Mobile OS market share in 2012
According to Kantar Worldpanel ComTech, Android has shown strong growth in Europe and Australia in 2012 and is holding now 61.1% of the EU5 and 55,8% of Australian market share. The growth has been significant in Britain, France and Spain in the EU5, but increase has been slow in Italy and its market share has decreased – surprisingly – in the USA. What comes to other markets, in Brazil Android increased its market share to 47.1% and in Mexico to 37.3%.
What comes to iOS, despite iPhone 5 and iPad mini launch, iOS market share in the EU5 has increased only 0.2%. The biggest growth in EU5 happened in Italy and France, yet the iOS market share decreased 1.7% in the UK and Spain. The US market share increased 6.3%, while Australian market share shrunk 3,4%.
In Europe Windows Phone’s market share has more than doubled to 5.4%. The strongest market in EU5 for Windows phone is Italy with 13.9% of the market share (11.1% increase from 2011) and Britain with 5.9% market share (up from 2.2% in 2011). However, the growth has been slower in other EU5 countries, Asia and the US. In Brazil the market share has jumped up to 12.2% and to 2.7% in Mexico.
Symbian OS, Bada and Blackberry’s RIM have suffered the market changes most in developed countries.
Mobile market in 2013
Apple seems to be struggling with a falling market share – and shares. The launch of the iPhone 5 in 2012 was a disappointment for many, and especially Apple’s infamous maps have created headlines. iPad mini launch was also the first time when Apple moved from innovator to a follower by comparing openly iPad mini with Google Nexus 7 in the official press conference. Is launching a new model so rarely Apple’s strategy to make the products more special? Or is there perhaps nothing new to publish?
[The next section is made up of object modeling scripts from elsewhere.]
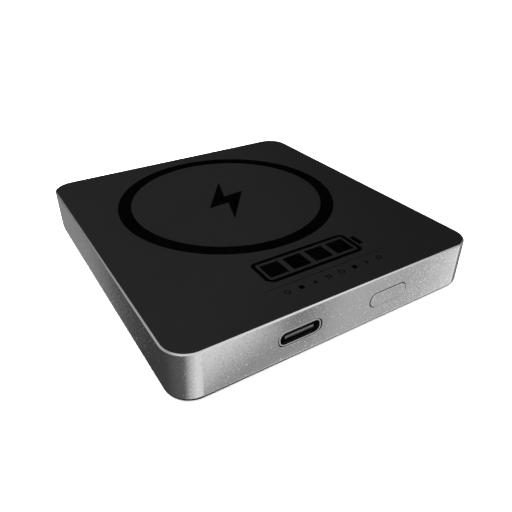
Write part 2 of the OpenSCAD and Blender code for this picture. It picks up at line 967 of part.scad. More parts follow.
// The outer end turns out through the gap in the magnets
module coil_lead_outer() {
    x = coil_lead_x;
    y = ring_y - coil_r_end;
    color("peru")
        wire(lead_path([
                [0, y, coil_z], [0.3, y, coil_z], [1, y - 0.1, coil_z], [x - 0.1, y - 0.9, coil_z - 0.15],
                [x, y - 3, coil_lead_z + 0.1], [x, ring_y - carrier_r, coil_lead_z],
                [x, lead_end_y + 0.9, coil_lead_z - 0.6], [x, lead_end_y, board_top + 2.4],
                [x, lead_end_y, board_top + 0.3], [x, lead_end_y, board_top]
            ]), coil_lead_d, [1, 1, 0]);
}

// Adhesive film that holds the module to the underside of the cover
module module_film() {
    color("white")
        at_ring()
            translate([0, 0, module_top])
                cylinder(h = film_t, r = carrier_r - 0.4);
}

housing();
socket_wall();
top_cover();
cover_gasket();
ring_inlay();
bolt_inlay();
battery_symbol_inlay();
divider_line_inlay();
symbol_row_inlay();
power_button();
button_pad();
switch_body();
switch_frame();
switch_plunger();
switch_dome();
usb_shell();
usb_insulator();
usb_contacts();
main_board();
board_insulator();
board_standoffs();
cell_bumpers();
board_screws();
charge_controller();
wireless_controller();
power_transistors();
power_inductor();
resonant_capacitors();
ceramic_capacitors();
chip_resistors();
battery_cell();
battery_tabs();
protection_board();
protection_chips();
protection_tape();
battery_adhesive();
battery_lead_positive();
battery_lead_negative();
foam_pads();
graphite_sheet();
module_carrier();
steel_ring();
ring_magnets();
ferrite_shield();
charging_coil();
coil_lead_inner();
coil_lead_outer();
module_film();
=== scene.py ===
"""Looks of a slim magnetic power bank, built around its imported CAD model. Units are metres."""

import json
import math

import bmesh
import bpy
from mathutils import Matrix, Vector


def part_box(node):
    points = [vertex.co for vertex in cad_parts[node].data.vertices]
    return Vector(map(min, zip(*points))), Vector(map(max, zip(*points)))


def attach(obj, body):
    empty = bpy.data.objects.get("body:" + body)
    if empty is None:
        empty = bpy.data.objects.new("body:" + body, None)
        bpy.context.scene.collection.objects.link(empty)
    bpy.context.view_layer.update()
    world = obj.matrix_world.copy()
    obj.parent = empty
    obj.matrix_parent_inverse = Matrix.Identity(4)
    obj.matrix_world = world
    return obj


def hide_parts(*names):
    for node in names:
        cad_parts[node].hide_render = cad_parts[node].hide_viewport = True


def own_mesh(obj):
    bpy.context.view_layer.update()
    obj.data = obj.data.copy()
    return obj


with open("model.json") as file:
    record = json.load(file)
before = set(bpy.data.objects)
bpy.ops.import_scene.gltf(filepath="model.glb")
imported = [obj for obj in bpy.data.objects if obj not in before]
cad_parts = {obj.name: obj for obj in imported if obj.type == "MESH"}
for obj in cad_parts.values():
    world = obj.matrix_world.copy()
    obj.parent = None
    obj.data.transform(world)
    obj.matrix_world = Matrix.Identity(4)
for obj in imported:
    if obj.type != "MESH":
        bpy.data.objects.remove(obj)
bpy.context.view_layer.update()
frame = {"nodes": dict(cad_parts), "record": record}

MM = 0.001

# Body, from the frame: its outline, and the levels that its parts stand on
CASE_LOW, CASE_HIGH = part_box("housing")
BODY_W = CASE_HIGH.x - CASE_LOW.x
BODY_L = CASE_HIGH.y - CASE_LOW.y
BODY_H = CASE_HIGH.z
FACE_Y = CASE_LOW.y
CORNER_R = 5.0 * MM
BASE_R = 1.4 * MM
RIM_BEVEL_H = 0.15 * MM
COVER_GAP = 0.05 * MM
WALL = 1.4 * MM
FLOOR_T = 1.0 * MM
INNER_Y = FACE_Y + WALL
LEDGE_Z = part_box("cover_gasket")[0].z
COVER_LOW, COVER_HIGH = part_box("top_cover")
RIM_W = COVER_LOW.x - CASE_LOW.x - COVER_GAP
INLAY_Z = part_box("ring_inlay")[0].z
BOARD_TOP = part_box("main_board")[1].z

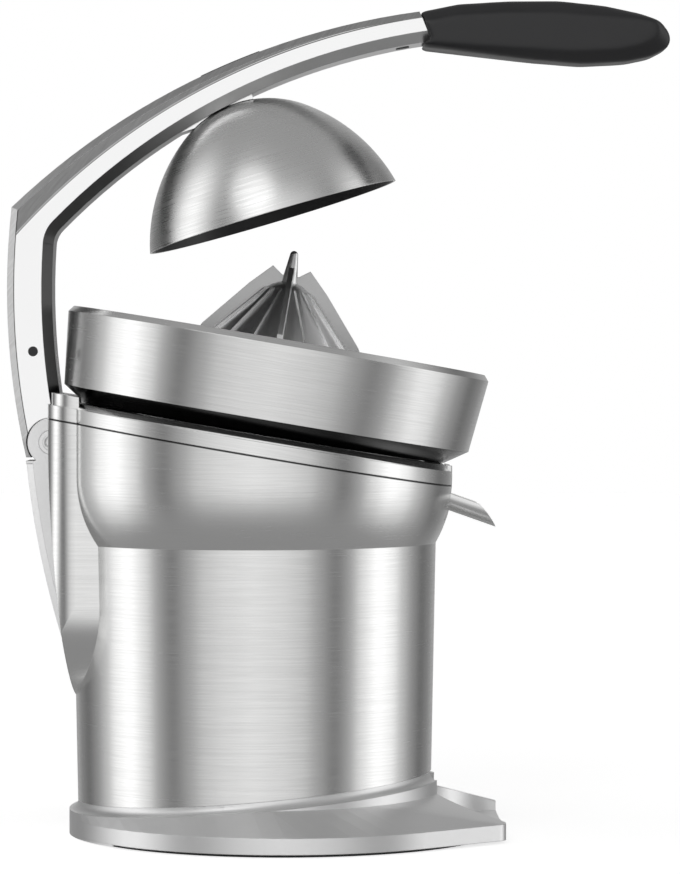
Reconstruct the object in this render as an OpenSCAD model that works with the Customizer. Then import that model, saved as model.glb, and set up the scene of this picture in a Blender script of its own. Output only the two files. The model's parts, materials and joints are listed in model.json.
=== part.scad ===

Anyhow, Apple has still a very strong ecosystem and it has done a brilliant job on introducing Apple products in all aspects of user’s life from home stereos and in-car assets to music and apps. Once you have bought Apple related things during years it is very difficult to switch to another Smartphone / tablet. That being said, Apple has made “switching” to other OS a bit easier with the introduction of the new cable, which means the things you bought for your previous iPhone are not compatible with iPhone 5 or any other new model Apple launches.
There has also been a lot of speculation whether Nokia made the right choice of choosing Windows phone OS instead of Android. Maybe it did. If Nokia would have picked Android as an OS, what would differentiate it from other Android developers in Samsung’s shadow? It will be fascinating to see whether Windows phone platform keeps growing strongly. Other interesting game changers to watch in 2013 are Blackberry 10, and Linux / Ubuntu based devices.
Android is going strong, but we might see a change from a role as a market challenger to a leadership defending OS. And the OS with the biggest market share tend to get challenged by the smaller OS – just what happened to Symbian and Apple. As mobile market is changing so rapidly, it could be possible that in two years time Apple has become a dinosaur, Android / Google the bad guy and Windows phone the new trendy platform … and the fighter of justice.